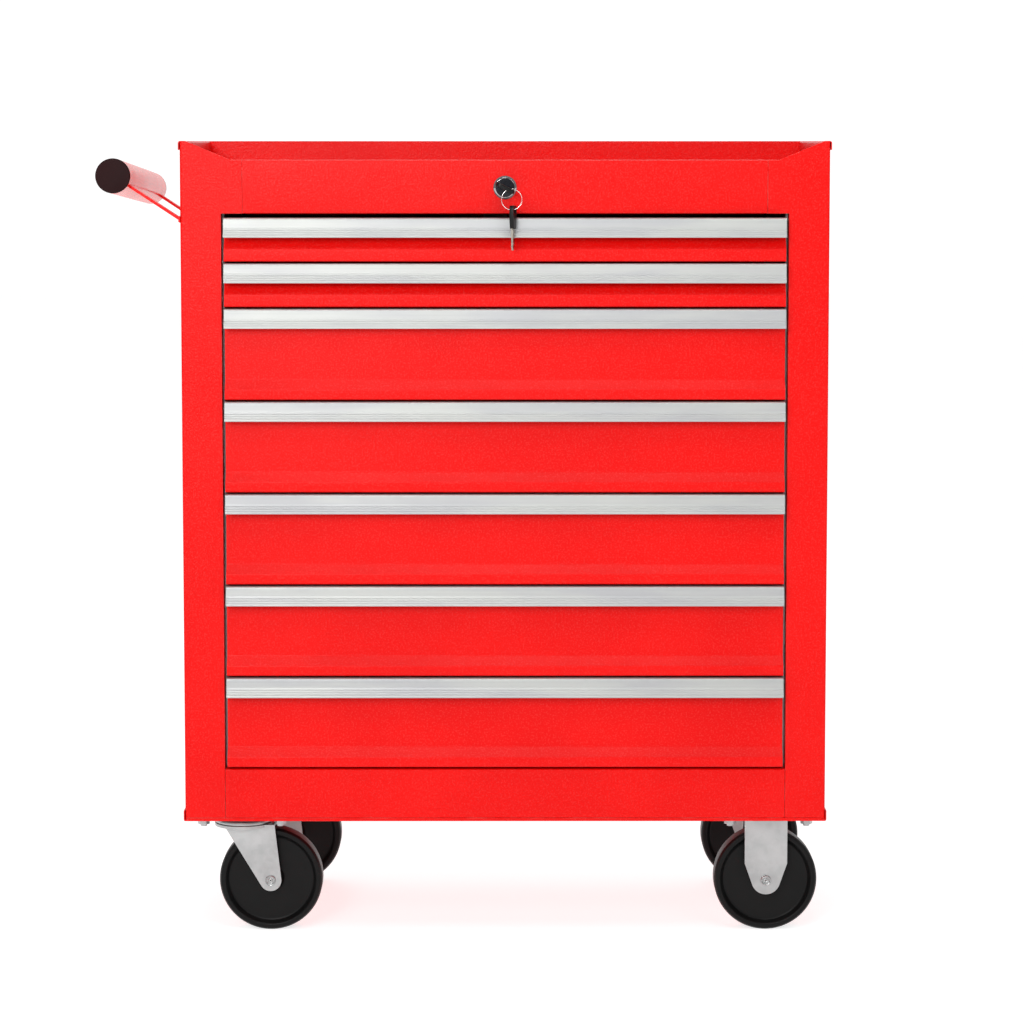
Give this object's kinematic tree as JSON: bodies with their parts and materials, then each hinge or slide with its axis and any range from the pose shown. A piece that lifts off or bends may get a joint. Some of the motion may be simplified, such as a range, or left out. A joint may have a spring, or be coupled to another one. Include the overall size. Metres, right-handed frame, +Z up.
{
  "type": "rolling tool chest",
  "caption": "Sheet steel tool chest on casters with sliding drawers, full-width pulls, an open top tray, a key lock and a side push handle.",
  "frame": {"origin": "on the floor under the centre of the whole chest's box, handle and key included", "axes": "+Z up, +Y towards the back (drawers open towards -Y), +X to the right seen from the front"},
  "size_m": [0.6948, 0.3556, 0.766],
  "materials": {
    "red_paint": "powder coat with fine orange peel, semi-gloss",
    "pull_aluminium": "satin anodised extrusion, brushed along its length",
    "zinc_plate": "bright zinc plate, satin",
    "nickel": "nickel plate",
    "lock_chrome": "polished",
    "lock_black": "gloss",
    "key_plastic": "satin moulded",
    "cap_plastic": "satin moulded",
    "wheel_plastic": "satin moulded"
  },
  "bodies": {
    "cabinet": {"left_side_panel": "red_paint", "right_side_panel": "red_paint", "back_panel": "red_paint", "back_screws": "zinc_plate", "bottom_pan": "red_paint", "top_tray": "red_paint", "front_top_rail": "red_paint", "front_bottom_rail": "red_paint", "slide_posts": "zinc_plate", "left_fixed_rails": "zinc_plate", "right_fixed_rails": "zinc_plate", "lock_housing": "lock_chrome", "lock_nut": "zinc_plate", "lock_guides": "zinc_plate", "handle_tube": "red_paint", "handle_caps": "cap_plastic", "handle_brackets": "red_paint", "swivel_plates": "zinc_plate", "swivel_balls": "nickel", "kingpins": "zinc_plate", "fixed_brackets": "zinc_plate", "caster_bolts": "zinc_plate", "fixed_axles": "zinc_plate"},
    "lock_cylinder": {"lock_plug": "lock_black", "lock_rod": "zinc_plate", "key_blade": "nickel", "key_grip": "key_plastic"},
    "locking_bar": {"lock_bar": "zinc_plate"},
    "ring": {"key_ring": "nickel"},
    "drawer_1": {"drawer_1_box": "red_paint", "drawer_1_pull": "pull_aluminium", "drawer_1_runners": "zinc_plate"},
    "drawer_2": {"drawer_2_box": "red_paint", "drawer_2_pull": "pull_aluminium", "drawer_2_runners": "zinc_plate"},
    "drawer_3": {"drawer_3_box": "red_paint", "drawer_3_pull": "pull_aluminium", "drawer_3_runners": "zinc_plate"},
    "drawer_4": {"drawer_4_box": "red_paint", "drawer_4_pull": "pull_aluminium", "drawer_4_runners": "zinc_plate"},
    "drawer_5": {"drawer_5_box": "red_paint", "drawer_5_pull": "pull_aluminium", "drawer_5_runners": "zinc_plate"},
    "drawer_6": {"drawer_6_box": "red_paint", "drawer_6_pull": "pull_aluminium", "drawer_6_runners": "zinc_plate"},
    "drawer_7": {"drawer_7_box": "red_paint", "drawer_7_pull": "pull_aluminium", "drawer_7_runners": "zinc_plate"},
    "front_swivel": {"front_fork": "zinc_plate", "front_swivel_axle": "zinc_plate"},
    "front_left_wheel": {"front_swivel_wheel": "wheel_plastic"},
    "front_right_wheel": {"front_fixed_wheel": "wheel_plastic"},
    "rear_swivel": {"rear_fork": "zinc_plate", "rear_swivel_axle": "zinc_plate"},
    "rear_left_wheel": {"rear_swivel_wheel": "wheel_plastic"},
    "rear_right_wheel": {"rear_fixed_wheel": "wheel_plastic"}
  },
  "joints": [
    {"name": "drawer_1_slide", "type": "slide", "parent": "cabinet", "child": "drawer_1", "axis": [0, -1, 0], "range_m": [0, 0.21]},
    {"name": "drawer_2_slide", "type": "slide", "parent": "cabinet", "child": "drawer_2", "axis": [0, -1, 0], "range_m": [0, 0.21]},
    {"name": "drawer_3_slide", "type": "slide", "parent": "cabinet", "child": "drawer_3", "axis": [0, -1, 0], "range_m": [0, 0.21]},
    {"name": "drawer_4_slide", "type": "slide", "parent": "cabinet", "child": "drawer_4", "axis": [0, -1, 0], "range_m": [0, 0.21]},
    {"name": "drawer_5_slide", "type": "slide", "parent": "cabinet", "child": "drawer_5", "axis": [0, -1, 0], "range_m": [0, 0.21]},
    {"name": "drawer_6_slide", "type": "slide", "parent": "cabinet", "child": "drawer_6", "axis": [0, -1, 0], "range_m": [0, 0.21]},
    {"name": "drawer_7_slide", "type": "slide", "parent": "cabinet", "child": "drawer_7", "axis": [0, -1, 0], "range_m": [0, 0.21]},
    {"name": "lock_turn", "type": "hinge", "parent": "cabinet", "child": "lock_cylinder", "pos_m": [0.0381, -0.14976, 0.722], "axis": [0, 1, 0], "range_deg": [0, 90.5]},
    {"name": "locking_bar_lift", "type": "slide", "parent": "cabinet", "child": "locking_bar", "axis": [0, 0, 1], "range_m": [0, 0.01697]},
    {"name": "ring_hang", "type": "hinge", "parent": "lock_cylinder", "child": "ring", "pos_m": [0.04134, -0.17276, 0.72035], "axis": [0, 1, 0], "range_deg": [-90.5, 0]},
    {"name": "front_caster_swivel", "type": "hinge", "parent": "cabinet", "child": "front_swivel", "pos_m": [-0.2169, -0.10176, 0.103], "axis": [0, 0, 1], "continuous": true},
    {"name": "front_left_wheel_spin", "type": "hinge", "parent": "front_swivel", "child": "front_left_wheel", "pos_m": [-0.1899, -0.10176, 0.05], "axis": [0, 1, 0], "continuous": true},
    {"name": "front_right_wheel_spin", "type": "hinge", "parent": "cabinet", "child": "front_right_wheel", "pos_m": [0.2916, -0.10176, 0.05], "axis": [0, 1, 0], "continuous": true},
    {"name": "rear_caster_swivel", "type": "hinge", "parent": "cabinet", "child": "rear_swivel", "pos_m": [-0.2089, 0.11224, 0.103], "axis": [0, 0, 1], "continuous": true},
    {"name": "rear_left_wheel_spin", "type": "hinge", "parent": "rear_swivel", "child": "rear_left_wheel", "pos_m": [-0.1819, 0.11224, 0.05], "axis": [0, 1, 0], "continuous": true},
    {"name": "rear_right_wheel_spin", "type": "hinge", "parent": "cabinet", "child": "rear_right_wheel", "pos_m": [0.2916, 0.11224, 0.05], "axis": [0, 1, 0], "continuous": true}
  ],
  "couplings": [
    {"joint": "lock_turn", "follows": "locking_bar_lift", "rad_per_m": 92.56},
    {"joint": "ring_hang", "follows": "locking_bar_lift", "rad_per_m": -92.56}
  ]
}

☆ ☆ ☆ ☆ ☆

Written instruction » Give back the whole listing, word for word.

Result for this task »
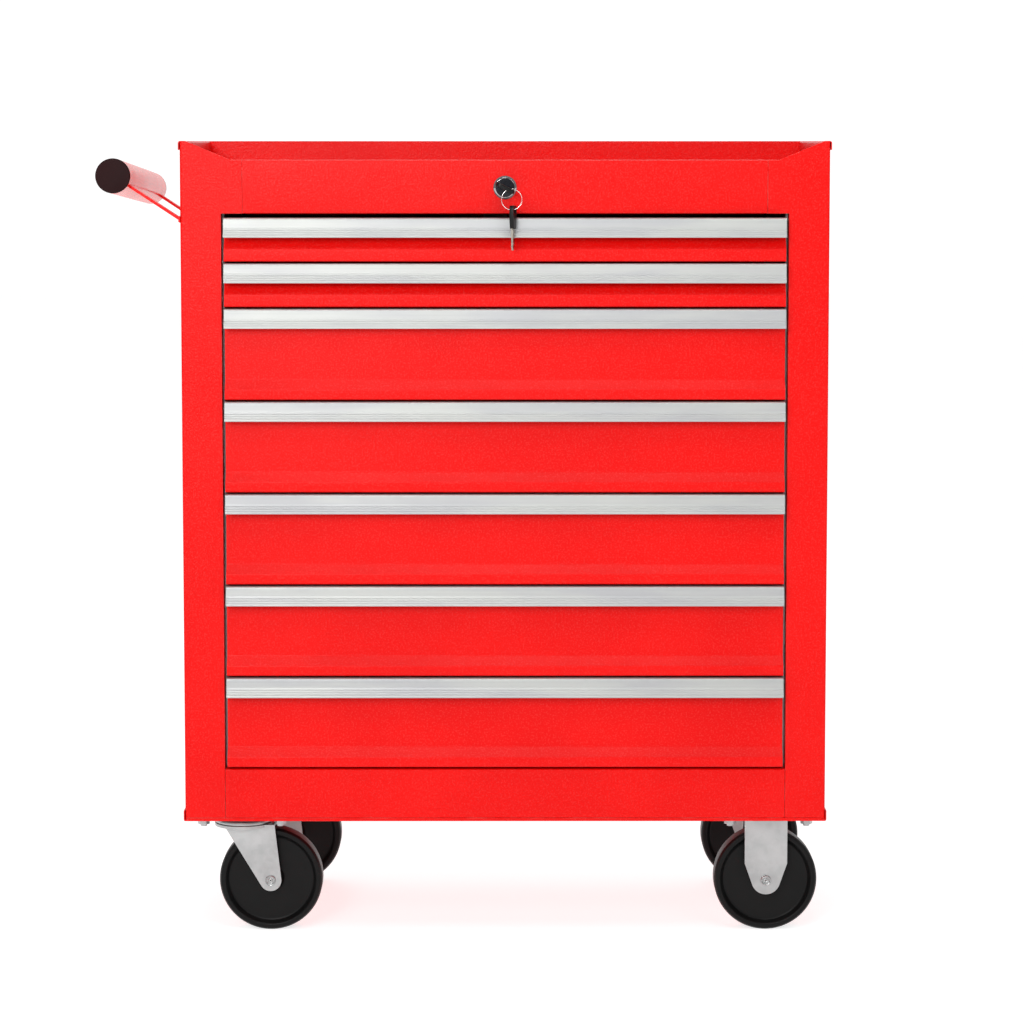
Give this object's kinematic tree as JSON: bodies with their parts and materials, then each hinge or slide with its axis and any range from the pose shown. A piece that lifts off or bends may get a joint. Some of the motion may be simplified, such as a range, or left out. A joint may have a spring, or be coupled to another one. Include the overall size. Metres, right-handed frame, +Z up.
{
  "type": "rolling tool chest",
  "caption": "Sheet steel tool chest on casters with sliding drawers, full-width pulls, an open top tray, a key lock and a side push handle.",
  "frame": {"origin": "on the floor under the centre of the whole chest's box, handle and key included", "axes": "+Z up, +Y towards the back (drawers open towards -Y), +X to the right seen from the front"},
  "size_m": [0.6948, 0.3556, 0.766],
  "materials": {
    "red_paint": "powder coat with fine orange peel, semi-gloss",
    "pull_aluminium": "satin anodised extrusion, brushed along its length",
    "zinc_plate": "bright zinc plate, satin",
    "nickel": "nickel plate",
    "lock_chrome": "polished",
    "lock_black": "gloss",
    "key_plastic": "satin moulded",
    "cap_plastic": "satin moulded",
    "wheel_plastic": "satin moulded"
  },
  "bodies": {
    "cabinet": {"left_side_panel": "red_paint", "right_side_panel": "red_paint", "back_panel": "red_paint", "back_screws": "zinc_plate", "bottom_pan": "red_paint", "top_tray": "red_paint", "front_top_rail": "red_paint", "front_bottom_rail": "red_paint", "slide_posts": "zinc_plate", "left_fixed_rails": "zinc_plate", "right_fixed_rails": "zinc_plate", "lock_housing": "lock_chrome", "lock_nut": "zinc_plate", "lock_guides": "zinc_plate", "handle_tube": "red_paint", "handle_caps": "cap_plastic", "handle_brackets": "red_paint", "swivel_plates": "zinc_plate", "swivel_balls": "nickel", "kingpins": "zinc_plate", "fixed_brackets": "zinc_plate", "caster_bolts": "zinc_plate", "fixed_axles": "zinc_plate"},
    "lock_cylinder": {"lock_plug": "lock_black", "lock_rod": "zinc_plate", "key_blade": "nickel", "key_grip": "key_plastic"},
    "locking_bar": {"lock_bar": "zinc_plate"},
    "ring": {"key_ring": "nickel"},
    "drawer_1": {"drawer_1_box": "red_paint", "drawer_1_pull": "pull_aluminium", "drawer_1_runners": "zinc_plate"},
    "drawer_2": {"drawer_2_box": "red_paint", "drawer_2_pull": "pull_aluminium", "drawer_2_runners": "zinc_plate"},
    "drawer_3": {"drawer_3_box": "red_paint", "drawer_3_pull": "pull_aluminium", "drawer_3_runners": "zinc_plate"},
    "drawer_4": {"drawer_4_box": "red_paint", "drawer_4_pull": "pull_aluminium", "drawer_4_runners": "zinc_plate"},
    "drawer_5": {"drawer_5_box": "red_paint", "drawer_5_pull": "pull_aluminium", "drawer_5_runners": "zinc_plate"},
    "drawer_6": {"drawer_6_box": "red_paint", "drawer_6_pull": "pull_aluminium", "drawer_6_runners": "zinc_plate"},
    "drawer_7": {"drawer_7_box": "red_paint", "drawer_7_pull": "pull_aluminium", "drawer_7_runners": "zinc_plate"},
    "front_swivel": {"front_fork": "zinc_plate", "front_swivel_axle": "zinc_plate"},
    "front_left_wheel": {"front_swivel_wheel": "wheel_plastic"},
    "front_right_wheel": {"front_fixed_wheel": "wheel_plastic"},
    "rear_swivel": {"rear_fork": "zinc_plate", "rear_swivel_axle": "zinc_plate"},
    "rear_left_wheel": {"rear_swivel_wheel": "wheel_plastic"},
    "rear_right_wheel": {"rear_fixed_wheel": "wheel_plastic"}
  },
  "joints": [
    {"name": "drawer_1_slide", "type": "slide", "parent": "cabinet", "child": "drawer_1", "axis": [0, -1, 0], "range_m": [0, 0.21]},
    {"name": "drawer_2_slide", "type": "slide", "parent": "cabinet", "child": "drawer_2", "axis": [0, -1, 0], "range_m": [0, 0.21]},
    {"name": "drawer_3_slide", "type": "slide", "parent": "cabinet", "child": "drawer_3", "axis": [0, -1, 0], "range_m": [0, 0.21]},
    {"name": "drawer_4_slide", "type": "slide", "parent": "cabinet", "child": "drawer_4", "axis": [0, -1, 0], "range_m": [0, 0.21]},
    {"name": "drawer_5_slide", "type": "slide", "parent": "cabinet", "child": "drawer_5", "axis": [0, -1, 0], "range_m": [0, 0.21]},
    {"name": "drawer_6_slide", "type": "slide", "parent": "cabinet", "child": "drawer_6", "axis": [0, -1, 0], "range_m": [0, 0.21]},
    {"name": "drawer_7_slide", "type": "slide", "parent": "cabinet", "child": "drawer_7", "axis": [0, -1, 0], "range_m": [0, 0.21]},
    {"name": "lock_turn", "type": "hinge", "parent": "cabinet", "child": "lock_cylinder", "pos_m": [0.0381, -0.14976, 0.722], "axis": [0, 1, 0], "range_deg": [0, 90.5]},
    {"name": "locking_bar_lift", "type": "slide", "parent": "cabinet", "child": "locking_bar", "axis": [0, 0, 1], "range_m": [0, 0.01697]},
    {"name": "ring_hang", "type": "hinge", "parent": "lock_cylinder", "child": "ring", "pos_m": [0.04134, -0.17276, 0.72035], "axis": [0, 1, 0], "range_deg": [-90.5, 0]},
    {"name": "front_caster_swivel", "type": "hinge", "parent": "cabinet", "child": "front_swivel", "pos_m": [-0.2169, -0.10176, 0.103], "axis": [0, 0, 1], "continuous": true},
    {"name": "front_left_wheel_spin", "type": "hinge", "parent": "front_swivel", "child": "front_left_wheel", "pos_m": [-0.1899, -0.10176, 0.05], "axis": [0, 1, 0], "continuous": true},
    {"name": "front_right_wheel_spin", "type": "hinge", "parent": "cabinet", "child": "front_right_wheel", "pos_m": [0.2916, -0.10176, 0.05], "axis": [0, 1, 0], "continuous": true},
    {"name": "rear_caster_swivel", "type": "hinge", "parent": "cabinet", "child": "rear_swivel", "pos_m": [-0.2089, 0.11224, 0.103], "axis": [0, 0, 1], "continuous": true},
    {"name": "rear_left_wheel_spin", "type": "hinge", "parent": "rear_swivel", "child": "rear_left_wheel", "pos_m": [-0.1819, 0.11224, 0.05], "axis": [0, 1, 0], "continuous": true},
    {"name": "rear_right_wheel_spin", "type": "hinge", "parent": "cabinet", "child": "rear_right_wheel", "pos_m": [0.2916, 0.11224, 0.05], "axis": [0, 1, 0], "continuous": true}
  ],
  "couplings": [
    {"joint": "lock_turn", "follows": "locking_bar_lift", "rad_per_m": 92.56},
    {"joint": "ring_hang", "follows": "locking_bar_lift", "rad_per_m": -92.56}
  ]
}